Stewarding to business conduct code

  • Our Board of Directors exercises stewardship over the code
  • Internal auditors audit the compliance program annually
  • The vice president of enterprise risk and audit, who has a direct reporting relationship with the audit committee, reports on compliance to that committee

At least once annually, the code is reviewed, and if appropriate, updated. Management reports to the governance committee annually on this process and any recommended changes are approved by the governance committee.

Any waivers of code requirements for executive officers or members of the board must be approved by the board or appropriate board committee and disclosed. No such waivers were granted in 2015.

Raising ethical concerns

We encourage employees to raise ethical concerns without fear of reprisal with these teams/departments:

  • Management
  • Legal
  • Corporate Security
  • Human Resources
  • Internal Audit

In addition, we have established an integrity hotline to provide a means for our employees and contractors to report issues of concern anonymously to a third-party service provider.

The integrity hotline is available 24 hours a day, 7 days a week. All serious issues are investigated by Internal Audit or the chief compliance officer. The audit committee receives regular updates on integrity hotline activities.

Download The Way We Do Business Guide (PDF, 24 pp., 1 MB)

Prevention of improper payments

Corruption constrains sustainable economic activity. It hinders the development of fair market structures and distorts competition. More important, corrupt business practices undermines citizens’ trust in political and business systems, institutions and leadership. We strive to act transparently and in the best interests of the communities where we operate.

Our position on bribery and corruption is clear and detailed in the PG&S on the Prevention of Improper Payments.
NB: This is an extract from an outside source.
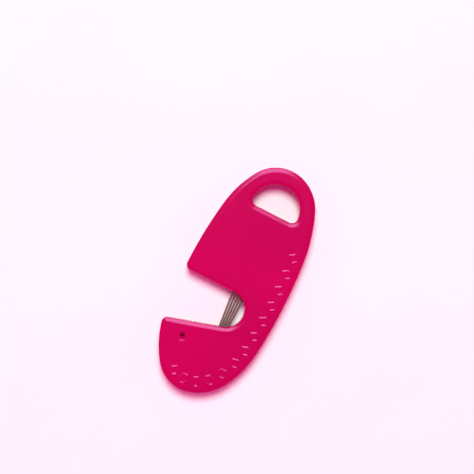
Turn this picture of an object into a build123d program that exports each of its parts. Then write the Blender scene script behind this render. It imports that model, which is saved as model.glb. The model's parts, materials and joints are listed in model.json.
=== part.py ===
"""Hand needle threader: a flat comma-shaped case with a hanging loop and a C-shaped mouth.

Millimetres. The case lies on its back: +Z is up out of the front face, +Y runs along the case from
the foot to the hanging loop, and the origin is within a quarter of a millimetre of the centre of the
case's outline, on the plane that it rests on.
A needle stands eye down in the funnel of the foot. The thumb slide on the back drives a thin steel pusher
through the eye towards -X, and the pusher takes along the thread that lies in the slit of the foot.
Spare needles lie in a slight fan across the mouth, in a flat channel between the two halves of the case.
"""

from build123d import *
import math
import os

# ---- case ----------------------------------------------------------------------------------------
CASE_THICK = 7.6
SPLIT_Z = 3.0  # where the two halves of the case meet
WALL = 1.5
FRONT_SKIN = 1.4
REAR_SKIN = 1.3
CROWN_WIDTH = 1.5  # the front face falls away gently over this width towards its edges
CROWN_DROP = 0.33
CROWN_BLEND_R = 3.0
FRONT_EDGE_R = 0.45
REAR_EDGE_R = 0.8
PARTING_CHAMFER = 0.15
CORNER_R = 2.0
CEILING_Z = CASE_THICK - FRONT_SKIN

# The long side of the comma, from the mouth's upper corner over the loop and round the foot: arcs that turn
# clockwise and run into each other smoothly, each as its radius and its turn in degrees.
LONG_SIDE_START = (-19.95, -3.4)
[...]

Funds and facilities aren’t to be used for any illegal or improper purposes. Bribery, kickbacks or any payment to a person to commit an unlawful act, or to influence a person performing public duties, are prohibited, as is the diversion of assets for personal benefit. Personnel are required to comply with all applicable laws concerning improper payments to foreign officials or other third parties.

Supervisors and managers are expected to promote a working environment consistent with this PG&S and assist all personnel within their supervision to understand and comply with it.

Our Board of Directors reviews compliance with this PG&S as part of its annual review of the Standards of Business Conduct Compliance Program. Our chief compliance officer oversees this PG&S and provides periodic reports to the general counsel and Board of Directors.

Download our PG&S on the Prevention of Improper Payments (PDF, 10 pp., 180 KB)

Privacy

We collect, use and store personal information about employees, contractors, customers, suppliers, associates and others in the course of business activities. The collection, use and disclosure of personal information is subject to provincial, federal and international laws. We respect privacy rights of all individuals and have policies, procedures and practices to protect those rights.

Competitive practices

We strive not to engage in anti-competitive activities. We compete for business vigorously, honestly and in material compliance with all applicable antitrust and competition laws. These laws encourage fair competition in the marketplace for products and services.

Those negotiating or administering agreements, involved in advertising and promotion, or participating in industry associations or similar groups, are required to be familiar with local laws regarding competition and trade practices. We try to identify, select and do business with suppliers who enhance our competitiveness and who have a consistent vision of sustainability and business ethics.

Open, honest and transparent relationships support sound corporate governance and high ethical standards. Within the bounds of commercial confidentiality, we commit to transparent relationships with employees, shareholders and stakeholders alike. We encourage transparent transactions and operating agreements with provisions that respect the local laws of wherever we operate around the world.

Many of our investments and projects are long-term in nature and we expect to be a corporate citizen in communities where we’re located for many years. We have a clear interest in social and economic development in regions and countries where we work.

As such, we support public accountability by governments and transparency of revenues, as a means to promote political and economic stability in regions where we operate. We acknowledge work that the Extractive Industries Transparency Initiative does in this regard and, while we haven’t formally endorsed the initiative, we consider supporting host countries seeking to implement greater transparency if requested.

Conflict of interest

Our governance committee annually reviews a declaration of interest from each board member to determine if any conflicts of interest exist. In addition, directors are required to maintain with the corporate secretary a current list of all other entities in which they have a material interest or on which they serve as a director, trustee, or in a similar capacity.

As per the Board’s conflict of interest policy, if a director is a party to, or has an interest in any party to, a contract or transaction before the Board of Directors (regardless of the materiality of the contract or transaction), the director must immediately advise the board chair or the particular committee chair. The director’s conflict or potential conflict is recorded in the meeting minutes and the director is required to exit from the meeting for any material discussions or deliberations concerning the subject matter of the contract or transaction. The director is required to abstain from voting on any resolution in respect of such contract or transaction. The corporate secretary also ensures that directors don’t receive board materials in situations where the subject matter of the materials could involve an actual or potential conflict of interest.